Association of baseline anxiety with depression persistence at 6 months in patients with acute cardiac illness

Christopher M Celano et al. Psychosom Med. 2012 Jan.

Abstract

Objective: To assess the association of baseline anxiety with depression persistence and change in depressive symptoms 6 months after cardiac hospitalization.
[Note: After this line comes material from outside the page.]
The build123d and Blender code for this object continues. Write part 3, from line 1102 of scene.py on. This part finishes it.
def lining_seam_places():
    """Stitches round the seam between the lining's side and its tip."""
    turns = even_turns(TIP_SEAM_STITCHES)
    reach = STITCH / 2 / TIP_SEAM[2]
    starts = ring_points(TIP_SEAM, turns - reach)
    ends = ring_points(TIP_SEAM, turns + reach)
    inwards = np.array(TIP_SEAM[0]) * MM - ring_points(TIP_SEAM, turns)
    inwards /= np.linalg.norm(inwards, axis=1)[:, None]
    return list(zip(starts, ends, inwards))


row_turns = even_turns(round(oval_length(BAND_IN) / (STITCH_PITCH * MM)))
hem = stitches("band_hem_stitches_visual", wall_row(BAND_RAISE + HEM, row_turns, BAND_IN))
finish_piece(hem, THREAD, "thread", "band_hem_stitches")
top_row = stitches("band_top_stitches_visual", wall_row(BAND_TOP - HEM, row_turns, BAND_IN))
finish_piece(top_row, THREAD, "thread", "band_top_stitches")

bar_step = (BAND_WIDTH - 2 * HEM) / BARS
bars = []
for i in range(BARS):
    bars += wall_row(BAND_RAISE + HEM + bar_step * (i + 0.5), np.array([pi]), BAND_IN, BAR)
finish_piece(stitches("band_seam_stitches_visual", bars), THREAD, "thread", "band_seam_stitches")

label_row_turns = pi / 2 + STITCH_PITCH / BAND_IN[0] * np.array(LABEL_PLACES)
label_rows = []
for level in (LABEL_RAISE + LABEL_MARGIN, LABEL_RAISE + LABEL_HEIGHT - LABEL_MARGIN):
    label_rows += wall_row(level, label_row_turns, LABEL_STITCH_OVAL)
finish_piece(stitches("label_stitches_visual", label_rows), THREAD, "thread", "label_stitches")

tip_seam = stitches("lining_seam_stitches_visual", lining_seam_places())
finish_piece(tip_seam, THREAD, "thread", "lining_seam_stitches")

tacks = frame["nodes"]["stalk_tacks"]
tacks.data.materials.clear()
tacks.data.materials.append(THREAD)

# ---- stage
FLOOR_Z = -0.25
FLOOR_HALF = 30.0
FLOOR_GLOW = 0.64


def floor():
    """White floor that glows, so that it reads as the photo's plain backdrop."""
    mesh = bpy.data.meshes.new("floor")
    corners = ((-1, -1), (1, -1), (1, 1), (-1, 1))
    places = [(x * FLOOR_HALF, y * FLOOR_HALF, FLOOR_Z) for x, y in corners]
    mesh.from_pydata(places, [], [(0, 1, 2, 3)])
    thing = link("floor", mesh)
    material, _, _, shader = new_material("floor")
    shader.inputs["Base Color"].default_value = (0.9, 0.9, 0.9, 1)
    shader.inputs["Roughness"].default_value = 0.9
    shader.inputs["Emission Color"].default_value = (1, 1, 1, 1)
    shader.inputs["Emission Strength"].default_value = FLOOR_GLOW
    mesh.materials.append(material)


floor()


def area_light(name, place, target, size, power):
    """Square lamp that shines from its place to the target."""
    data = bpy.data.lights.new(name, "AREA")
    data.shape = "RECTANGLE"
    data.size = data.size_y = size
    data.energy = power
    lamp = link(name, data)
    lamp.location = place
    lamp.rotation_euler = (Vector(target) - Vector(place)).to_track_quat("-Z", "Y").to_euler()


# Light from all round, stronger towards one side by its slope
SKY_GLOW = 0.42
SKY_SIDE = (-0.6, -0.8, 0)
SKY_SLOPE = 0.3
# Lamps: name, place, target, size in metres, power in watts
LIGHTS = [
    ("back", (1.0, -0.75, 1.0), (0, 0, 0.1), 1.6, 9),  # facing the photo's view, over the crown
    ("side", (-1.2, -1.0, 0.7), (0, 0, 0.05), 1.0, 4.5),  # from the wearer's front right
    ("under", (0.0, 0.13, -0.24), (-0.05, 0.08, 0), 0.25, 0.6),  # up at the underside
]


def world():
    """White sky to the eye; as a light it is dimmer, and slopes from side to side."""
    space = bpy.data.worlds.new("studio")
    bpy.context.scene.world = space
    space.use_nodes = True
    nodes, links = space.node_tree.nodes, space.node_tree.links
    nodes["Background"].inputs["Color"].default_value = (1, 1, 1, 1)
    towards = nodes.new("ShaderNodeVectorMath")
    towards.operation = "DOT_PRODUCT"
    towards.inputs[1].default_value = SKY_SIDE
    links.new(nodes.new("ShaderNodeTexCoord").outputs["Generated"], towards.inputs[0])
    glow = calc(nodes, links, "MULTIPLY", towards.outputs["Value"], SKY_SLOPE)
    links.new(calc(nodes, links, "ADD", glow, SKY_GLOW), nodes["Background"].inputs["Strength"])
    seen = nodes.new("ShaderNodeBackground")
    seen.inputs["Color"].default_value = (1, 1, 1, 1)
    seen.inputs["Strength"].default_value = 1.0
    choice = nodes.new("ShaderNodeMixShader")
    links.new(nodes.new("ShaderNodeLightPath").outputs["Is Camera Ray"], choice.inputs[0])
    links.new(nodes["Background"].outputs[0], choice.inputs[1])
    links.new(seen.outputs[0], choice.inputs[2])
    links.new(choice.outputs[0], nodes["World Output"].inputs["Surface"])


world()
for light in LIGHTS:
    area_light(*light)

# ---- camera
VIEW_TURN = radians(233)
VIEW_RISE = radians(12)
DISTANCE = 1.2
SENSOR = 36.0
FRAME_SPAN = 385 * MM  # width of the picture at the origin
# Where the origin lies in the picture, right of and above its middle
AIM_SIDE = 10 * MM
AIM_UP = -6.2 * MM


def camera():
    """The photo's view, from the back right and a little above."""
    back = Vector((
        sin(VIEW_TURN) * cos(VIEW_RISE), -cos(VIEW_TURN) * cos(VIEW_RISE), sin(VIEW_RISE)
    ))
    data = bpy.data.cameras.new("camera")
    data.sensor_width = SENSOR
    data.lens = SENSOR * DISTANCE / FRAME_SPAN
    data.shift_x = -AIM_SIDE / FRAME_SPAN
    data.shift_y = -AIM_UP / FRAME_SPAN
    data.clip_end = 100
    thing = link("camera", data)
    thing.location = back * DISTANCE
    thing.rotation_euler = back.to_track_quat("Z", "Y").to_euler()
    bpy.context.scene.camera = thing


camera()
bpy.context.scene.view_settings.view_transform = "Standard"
Methods: Data were analyzed from 137 depressed patients hospitalized on inpatient cardiac units for acute coronary syndrome, decompensated heart failure, or arrhythmia and who were enrolled in a randomized trial of collaborative care depression management. Subjects' demographic, medical, and psychiatric information at baseline was compiled. Measures of health-related quality of life, cardiac symptoms, and psychiatric symptoms, including the Hospital Anxiety and Depression Scale-anxiety subscale (HADS-A) for anxiety, were obtained at baseline and serially during a 6-month follow-up period. The association between baseline HADS-A score and depression persistence (<50% reduction in depressive symptoms on the Patient Health Questionnaire-9) at 6 months was assessed by multivariate logistic regression accounting for the effects of multiple relevant medical and psychological covariates. The association between baseline HADS-A score and improvement in depressive symptoms (Patient Health Questionnaire-9) from baseline at 6 months was assessed by linear regression accounting for the same covariates.
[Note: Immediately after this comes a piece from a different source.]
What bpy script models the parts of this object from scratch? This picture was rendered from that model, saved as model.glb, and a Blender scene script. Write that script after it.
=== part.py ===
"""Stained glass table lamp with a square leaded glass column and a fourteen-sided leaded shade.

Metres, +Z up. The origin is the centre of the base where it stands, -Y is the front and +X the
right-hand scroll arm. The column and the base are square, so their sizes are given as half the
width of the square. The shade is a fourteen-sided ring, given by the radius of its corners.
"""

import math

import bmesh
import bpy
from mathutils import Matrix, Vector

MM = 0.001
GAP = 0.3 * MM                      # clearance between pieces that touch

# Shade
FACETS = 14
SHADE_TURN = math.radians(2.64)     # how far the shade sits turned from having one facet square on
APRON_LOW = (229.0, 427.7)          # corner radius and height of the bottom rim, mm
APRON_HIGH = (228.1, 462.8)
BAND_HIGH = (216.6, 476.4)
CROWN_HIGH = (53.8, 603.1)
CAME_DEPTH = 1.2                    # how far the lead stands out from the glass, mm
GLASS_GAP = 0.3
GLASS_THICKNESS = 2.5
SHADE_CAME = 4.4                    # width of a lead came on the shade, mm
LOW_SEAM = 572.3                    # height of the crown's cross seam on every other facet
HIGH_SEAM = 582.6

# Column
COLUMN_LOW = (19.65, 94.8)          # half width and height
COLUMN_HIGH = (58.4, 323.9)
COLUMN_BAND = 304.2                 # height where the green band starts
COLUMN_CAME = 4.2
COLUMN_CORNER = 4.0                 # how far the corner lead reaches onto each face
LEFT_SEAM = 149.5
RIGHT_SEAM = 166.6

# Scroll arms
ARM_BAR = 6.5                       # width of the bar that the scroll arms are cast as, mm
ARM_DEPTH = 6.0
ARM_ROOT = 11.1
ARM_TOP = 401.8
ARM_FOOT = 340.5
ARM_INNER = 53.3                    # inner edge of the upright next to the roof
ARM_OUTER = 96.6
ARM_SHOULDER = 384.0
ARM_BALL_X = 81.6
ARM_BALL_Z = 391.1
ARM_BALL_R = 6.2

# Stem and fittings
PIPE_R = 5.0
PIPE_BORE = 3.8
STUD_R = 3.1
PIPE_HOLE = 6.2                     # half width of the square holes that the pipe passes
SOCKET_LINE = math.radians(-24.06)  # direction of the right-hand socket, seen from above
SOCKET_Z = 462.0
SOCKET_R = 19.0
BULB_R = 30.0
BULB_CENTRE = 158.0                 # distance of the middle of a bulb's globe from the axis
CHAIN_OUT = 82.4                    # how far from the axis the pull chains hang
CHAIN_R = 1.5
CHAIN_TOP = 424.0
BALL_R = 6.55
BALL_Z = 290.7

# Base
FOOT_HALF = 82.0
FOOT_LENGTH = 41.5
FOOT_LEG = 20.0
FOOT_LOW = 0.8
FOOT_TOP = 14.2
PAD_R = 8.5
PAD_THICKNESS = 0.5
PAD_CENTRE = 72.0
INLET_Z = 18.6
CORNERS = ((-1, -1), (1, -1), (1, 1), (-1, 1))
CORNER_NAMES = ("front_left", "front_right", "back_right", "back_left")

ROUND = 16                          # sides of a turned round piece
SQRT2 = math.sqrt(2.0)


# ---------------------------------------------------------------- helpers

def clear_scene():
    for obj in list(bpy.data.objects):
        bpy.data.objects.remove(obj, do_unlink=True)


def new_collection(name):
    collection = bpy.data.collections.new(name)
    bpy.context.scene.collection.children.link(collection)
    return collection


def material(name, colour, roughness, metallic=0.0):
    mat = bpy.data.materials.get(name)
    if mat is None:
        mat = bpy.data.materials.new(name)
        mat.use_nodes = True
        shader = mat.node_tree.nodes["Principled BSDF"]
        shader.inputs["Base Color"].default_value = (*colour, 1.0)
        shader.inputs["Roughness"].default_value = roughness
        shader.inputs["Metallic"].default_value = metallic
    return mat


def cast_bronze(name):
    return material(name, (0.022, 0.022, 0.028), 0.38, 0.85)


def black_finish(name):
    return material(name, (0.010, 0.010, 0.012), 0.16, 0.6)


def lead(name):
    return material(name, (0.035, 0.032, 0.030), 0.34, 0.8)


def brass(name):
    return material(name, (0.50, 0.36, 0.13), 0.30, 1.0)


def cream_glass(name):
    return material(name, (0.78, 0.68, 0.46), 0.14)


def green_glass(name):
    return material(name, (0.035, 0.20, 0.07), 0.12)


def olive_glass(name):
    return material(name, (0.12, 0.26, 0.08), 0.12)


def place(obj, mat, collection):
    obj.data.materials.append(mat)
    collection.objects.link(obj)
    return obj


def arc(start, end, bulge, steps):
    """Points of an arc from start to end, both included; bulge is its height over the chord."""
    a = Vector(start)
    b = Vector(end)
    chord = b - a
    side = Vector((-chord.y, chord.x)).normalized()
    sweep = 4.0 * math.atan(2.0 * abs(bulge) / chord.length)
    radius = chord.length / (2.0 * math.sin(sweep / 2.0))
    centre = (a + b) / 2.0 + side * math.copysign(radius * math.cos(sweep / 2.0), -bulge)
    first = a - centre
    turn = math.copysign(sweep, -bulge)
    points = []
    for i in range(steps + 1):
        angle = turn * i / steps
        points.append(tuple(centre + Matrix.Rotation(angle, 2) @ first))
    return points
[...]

Results: Baseline HADS-A score was independently associated with depression persistence at 6 months (odds ratio = 1.11, 95% confidence interval = 1.01-1.22, p = .03). Likewise, higher baseline HADS-A score was associated with less improvement in depressive symptoms at 6 months (β = -0.34, p = .01).

Conclusions: Among a cohort of depressed cardiac patients, higher baseline anxiety score was linked with lesser improvement in depressive symptoms and increased likelihood of depression persistence at 6 months, independent of multiple relevant covariates.

Trial registration: clinicaltrials.gov Identifier: NCT00847132.